A few more that caught my eye:
Max’s first Italian-scripted original Portobello, a series from Italian auteur Marco Bellocchio (Good Morning, Night). The new drama will tell the story of Italian TV host Enzo Tortora, who was a victim of one of Italy’s most notorious travesties of justice.
We’re also excited for Sameer Nair’s Gandhi. Don’t know who Nair is? Well, he’s responsible for much of the top TV in India, including the Indian version of The Office.
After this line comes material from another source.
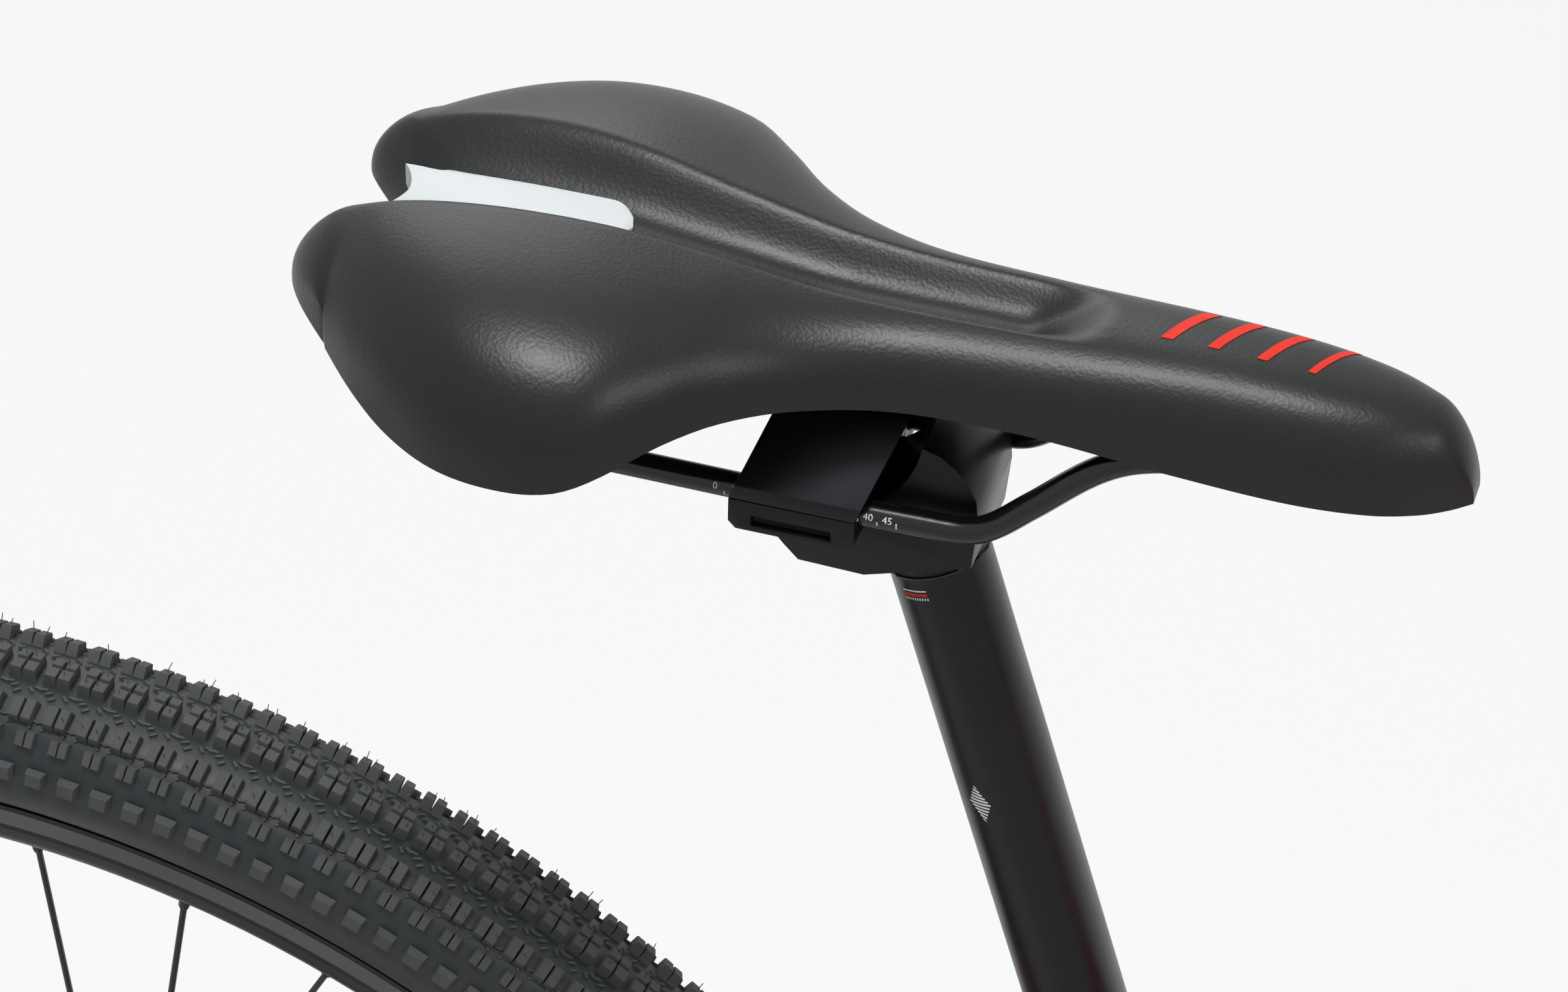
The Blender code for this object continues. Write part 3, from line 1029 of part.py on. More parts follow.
def skin(name, lengths, shares, inset, upper, lower, material):
    """A closed sheet over the saddle's plan between an upper and a lower surface."""
    rows = len(lengths)
    across = len(shares)
    tops = []
    bottoms = []
    for t in lengths:
        for share in shares:
            rear = saddle_rear(share)
            x = rear + inset + (SADDLE_NOSE - inset - rear - inset) * t
            y = share * (half_width(x) - inset)
            rear = saddle_rear(y / half_width(x))
            tops.append(tuple(on_seat(x, y, upper(x, y, rear)) - RAIL_POINT))
            bottoms.append(tuple(on_seat(x, y, lower(x, y, rear)) - RAIL_POINT))
    shared = inset == 0
    verts = list(tops)
    below = {}
    for k, place in enumerate(bottoms):
        row, column = divmod(k, across)
        rim = row in (0, rows - 1) or column in (0, across - 1)
        if shared and rim:
            below[k] = k
        else:
            below[k] = len(verts)
            verts.append(place)
    faces = []
    for row in range(rows - 1):
        for column in range(across - 1):
            corners = [row * across + column, row * across + column + 1, (row + 1) * across + column + 1,
                       (row + 1) * across + column]
            faces.append(corners)
            faces.append([below[c] for c in reversed(corners)])
    if not shared:
        loop = [c for c in range(across)] + [r * across + across - 1 for r in range(1, rows)]
        loop += [(rows - 1) * across + c for c in range(across - 2, -1, -1)] + [r * across for r in range(rows - 2, 0, -1)]
        for k, corner in enumerate(loop):
            after = loop[(k + 1) % len(loop)]
            faces.append([corner, after, below[after], below[corner]])
    return add_piece(name, verts, faces, frame_at(RAIL_POINT), material)


def make_saddle(looks):
    """The padded cover, the shell below it that takes the rails, and the pale plate at the rear."""
    lengths = [0] + PLATE_ROWS + [0.27, 0.34, 0.42, 0.51, 0.6, 0.7, 0.8, 0.88, 0.94, 0.975, 1]
    shares = [math.sin(math.radians(a)) for a in (-90, -74, -57, -40, -25, -14, -PLATE_ANGLE, 0, PLATE_ANGLE, 14, 25,
                                                  40, 57, 74, 90)]
    skin("saddle_pad", lengths, shares, 0, pad_top, pad_bottom, looks["cover"])
    shell = skin("saddle_shell", [0, 0.05, 0.1, 0.17, 0.25, 0.36, 0.51, 0.75, 1],
                 [-1, -0.84, -0.6, -0.3, 0, 0.3, 0.6, 0.84, 1], 15,
                 lambda x, y, rear: pad_bottom(x, y, rear) - SHELL_CLEARANCE,
                 lambda x, y, rear: pad_bottom(x, y, rear) - SHELL_CLEARANCE - 2.6, looks["plastic"])
    base = frame_at(RAIL_POINT)
    for side in (-1, 1):
        ends = sorted((side * 25, side * 37))
        unite(shell, block(f"rear_socket_{side + 2}", (-138, ends[0], 21), (-122, ends[1], 36.6), base, looks["plastic"]))
    unite(shell, block("nose_socket", (110, -9, 25), (123, 9, 35), base, looks["plastic"]))
    carve(shell, sweep("socket_cut", rail_path(GAP), RAIL_RADIUS + GAP, Matrix(), looks["plastic"], 8))
    make_plate(looks)


def make_plate(looks):
    """The pale shield at the rear of the channel, which follows the cover."""
    verts = []
    columns = 5
    rows = len(PLATE_ROWS)
    widths = [0.8, 0.95, 1, 1, 0.9, 0.5]
    for lift in (PLATE_CLEARANCE, PLATE_CLEARANCE + 1.4):
        for t, wide in zip(PLATE_ROWS, widths):
            for j in range(columns):
                share = wide * math.sin(math.radians(PLATE_ANGLE)) * (2 * j / (columns - 1) - 1)
                rear = saddle_rear(share)
                x = rear + (SADDLE_NOSE - rear) * t
                y = share * half_width(x)
                verts.append((x, y, pad_top(x, y, rear) + lift))
    size = rows * columns
    faces = []
    for row in range(rows - 1):
        for column in range(columns - 1):
            k = row * columns + column
            faces.append([k, k + 1, k + columns + 1, k + columns])
            faces.append([size + k, size + k + 1, size + k + columns + 1, size + k + columns])
    loop = list(range(columns)) + [r * columns + columns - 1 for r in range(1, rows)]
    loop += [(rows - 1) * columns + c for c in range(columns - 2, -1, -1)] + [r * columns for r in range(rows - 2, 0, -1)]
    for k, corner in enumerate(loop):
        after = loop[(k + 1) % len(loop)]
        faces.append([corner, after, size + after, size + corner])
    add_piece("saddle_plate", verts, faces, frame_at(RAIL_POINT), looks["plate"])


def stay_top(reach, side, lift):
    """A place on top of a chainstay, at a distance behind the bottom bracket."""
    spread = along_knots([(6, 29), (44, 31), (79, 34), (124, 41), (194, 50), (294, 61), (364, 67.5)], reach)
    share = reach / (BB.x - REAR_AXLE.x)
    tall = along_knots([(44, 11.5), (79, 12), (124, 11), (194, 9.5), (294, 8.5), (364, 8)], reach)
    return Vector((BB.x - reach, side * spread, BB.z + BB_DROP * share + tall + CABLE_RADIUS + lift))


def make_cables(looks):
    """The two brake hoses and the shift cable, each one free-lying run."""
    caliper = STEER_FORWARD * math.cos(FRONT_CALIPER_ANGLE) + STEER_UP * math.sin(FRONT_CALIPER_ANGLE)
    front = [on_bar(1, LEVER_REACH - 6, -12 - GAP, 0), on_bar(1, LEVER_REACH - 6, -18, 0),
             on_bar(1, LEVER_REACH - 6, -26, 0), on_fork(84, 96, 120),
             on_fork(66, 96, 50), on_fork(40, 97, -60), on_fork(10, 94, -180), on_fork(-10, 84, -300),
             FRONT_AXLE + caliper * 128 + Vector((0, 50, 0)), FRONT_AXLE + caliper * 102 + Vector((0, FRONT_ROTOR_Y, 0)),
             FRONT_AXLE + caliper * 96 + Vector((0, FRONT_ROTOR_Y, 0)),
             FRONT_AXLE + caliper * (90 + GAP) + Vector((0, FRONT_ROTOR_Y, 0))]
    sweep("brake_hose_front", smooth_path(front, 2), CABLE_RADIUS, Matrix(), looks["plastic"], 6, (1, 0.2, 0))
    tube = down_tube_path()
    beside = DOWN_TUBE_RADIUS + CABLE_RADIUS + 0.8
    rear_caliper = Vector((math.cos(REAR_CALIPER_ANGLE), 0, math.sin(REAR_CALIPER_ANGLE)))
    rear_front = Vector((rear_caliper.z, 0, -rear_caliper.x))
    runs = {1: [on_bar(-1, LEVER_REACH - 6, -12 - GAP, 0), on_bar(-1, LEVER_REACH - 6, -18, 0),
                on_bar(-1, LEVER_REACH - 6, -26, 0), on_fork(82, -58, 136), on_fork(70, 6, 100), on_fork(34, 34, 72)],
            -1: [on_bar(-1, 11.1, 34.8, -25.2), on_bar(-1, 12.7, 31.2, -29), on_bar(-1, 15, 26, -34.5),
                 on_fork(60, -92, 100), on_fork(34, -50, 62)]}
    for side, name in ((1, "brake_hose_rear"), (-1, "shift_cable")):
        across = Vector((0, side * beside, 0))
        points = runs[side] + [tube[1] + across * 1.15, tube[2] + across, tube[3] + across]
        points += [tube[3].lerp(tube[4], 0.35) + across, tube[3].lerp(tube[4], 0.72) + across,
                   BB + Vector((8, side * 27, 35)), BB + Vector((-20, side * 29, 28))]
        points += [stay_top(reach, side, 1.5) for reach in (44, 79, 124, 194, 294)]
        if side > 0:
            points += [REAR_AXLE + Vector((92, 61, 22)), REAR_AXLE + Vector((56, 59, 66)), REAR_AXLE + Vector((30, 55, 84))]
            points += [REAR_AXLE + rear_caliper * 86 + rear_front * away + Vector((0, REAR_ROTOR_Y, 0))
                       for away in (29, 23, 17 + GAP)]
        else:
            points += [REAR_AXLE + Vector((106, -68, 13)), REAR_AXLE + Vector((72, -84, 0)), REAR_AXLE + Vector((44, -85, -22))]
            points += [REAR_AXLE + Vector((HANGER_HOLE[0] + away, -84, HANGER_HOLE[2])) for away in (25, 19, 12 + GAP)]
        sweep(name, smooth_path(points, 2), CABLE_RADIUS, Matrix(), looks["plastic"], 5, (0.1, 0, 1))


def main():
    """Build the whole bike."""
    for old in list(bpy.data.objects):
        bpy.data.objects.remove(old, do_unlink=True)
    looks = make_finishes()
    make_frame(looks)
    make_wheels(looks)
    make_cassette(looks)
    make_chain(looks)
    make_cranks(looks)
    make_derailleur(looks)
    make_calipers(looks)
    make_fork(looks)
    make_stem(looks)
    make_cockpit(looks)
    make_seatpost(looks)
    make_clamp(looks)
    make_saddle(looks)
    make_cables(looks)


main()
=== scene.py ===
"""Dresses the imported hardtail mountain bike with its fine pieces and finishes, and sets up the studio.

X points forward, Y to the rider's left and Z up. Sizes are in millimetres and become metres where a mesh is made.
"""

import json
import random
from math import atan2, ceil, cos, exp, pi, radians, sin, sqrt

import bmesh
import bpy
from bpy.props import FloatVectorProperty, IntProperty, PointerProperty
from mathutils import Matrix, Vector

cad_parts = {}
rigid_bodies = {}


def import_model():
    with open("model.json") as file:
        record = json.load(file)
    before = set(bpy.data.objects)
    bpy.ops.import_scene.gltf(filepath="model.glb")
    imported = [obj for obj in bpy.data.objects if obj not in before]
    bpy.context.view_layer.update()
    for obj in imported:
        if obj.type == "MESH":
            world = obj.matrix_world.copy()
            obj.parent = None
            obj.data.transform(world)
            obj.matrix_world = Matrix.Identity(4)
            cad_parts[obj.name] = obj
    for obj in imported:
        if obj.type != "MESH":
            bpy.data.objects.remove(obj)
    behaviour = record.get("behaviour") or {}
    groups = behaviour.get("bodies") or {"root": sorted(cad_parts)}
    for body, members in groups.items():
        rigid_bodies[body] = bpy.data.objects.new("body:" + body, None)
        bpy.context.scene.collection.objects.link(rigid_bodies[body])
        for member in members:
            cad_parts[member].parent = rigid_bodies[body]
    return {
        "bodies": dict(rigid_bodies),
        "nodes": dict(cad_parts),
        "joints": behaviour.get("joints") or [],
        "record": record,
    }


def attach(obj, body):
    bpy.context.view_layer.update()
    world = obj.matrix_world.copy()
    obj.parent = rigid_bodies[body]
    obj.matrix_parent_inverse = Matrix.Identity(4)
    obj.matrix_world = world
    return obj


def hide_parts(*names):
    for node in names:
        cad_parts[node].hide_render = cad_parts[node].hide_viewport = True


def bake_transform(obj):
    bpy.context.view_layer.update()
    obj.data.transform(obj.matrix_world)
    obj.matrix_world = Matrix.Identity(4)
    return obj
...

Fremantle has Origin: The Story of the Basketball Africa League with interviews from Steph Curry and Obama.
BBC Studios’ Reunion is about a deaf guy who commits a horrible crime but is let into a much-changed world.
Full line-up here.
NYFF Currents section highlights:
Radu Jude’s Dracula
Cannes Acid’s Drunken Noodles
Trương Minh Quý’s Hair, Paper, Water…
and a Lord of the Flies-esque film.
Full lineup here.
INDIE FILMMAKER SPOTLIGHT
Charlie Polinger’s horror film The Plague, starring Joel Edgerton, was just bought by Independent Film Company (formerly IFC).
Synopsis:
A socially awkward tween endures the ruthless hierarchy at a water polo camp, his anxiety spiraling into psychological turmoil over the summer.
Edgerton plays the maniacal camp counselor to great effect. The film premiered at Cannes at Un Certain Regard.
I got absorbed into Polinger’s SXSW short film Fuck Me, Richard, which is a magnetizing long-distance romance that transforms into a very specific type of horror film. There’s no blood or guts, but I was devastated by the twist (full short).
Samuel Goldwyn just got US rights for Heads or Tails? which stars John C. Reilly as Buffalo Bill.